Once upon a time, barley was the top crop here in Ventura County. For decades, sixty to eighty thousand acres were grown here.
Today, barley hardly shows up in our county at all. I happen to grow a little. But I don’t eat it. I don’t even harvest it for our friends in Ventura’s growing microbrewery scene.
I know this seems wasteful. There’s a drought on… I’m aware of that. Yet, I’m growing a crop with no intention of harvesting it. Crazy.
Perhaps, but perhaps not. We grow barley as part of our orchard covercrop, along with ryegrass. As a covercrop, it is there to support our cash crops: lemons, avocados and figs. An orchard floor is a tough place… it gets walked on, driven on, mowed… it’s working land. So one reason I don’t harvest the barley is simple: not that much survives until it would be ready to harvest.
But that unharvested barley and rye are not wasted. They return a few thousand pounds of biomass to every acre of our orchard every year. That biomass is essential to the carbon content of our soil, which has been improved through farming, not depleted. The increased organic content of our soil and open structure improves water infiltration and retention. We are more efficient users of water because we have the “unused crop”, not despite it.

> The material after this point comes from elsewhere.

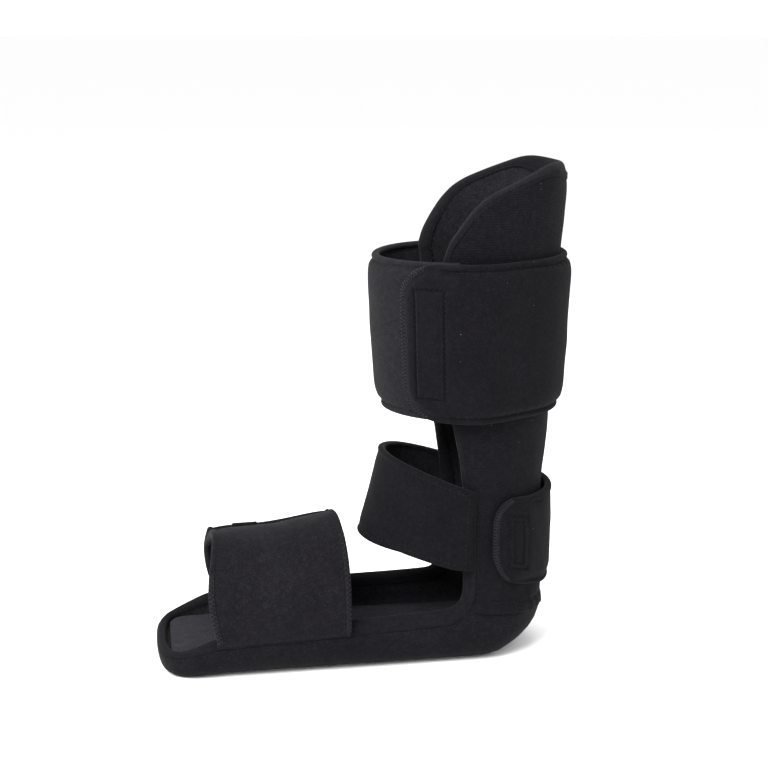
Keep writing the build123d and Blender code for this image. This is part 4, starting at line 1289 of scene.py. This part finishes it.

Unharvested grains reseed themselves more economically than sowing new seed every year. In short, the barley I grow is worth more to me as seed than it is as food. Natural reseeding also allows the soil structure to remain undisturbed for two or three years at a time.
There may be a day when orchard covercrop barley will provide the malt for my favorite brewers…that would be fun, but for now, I need the barley to nourish the soil, not me.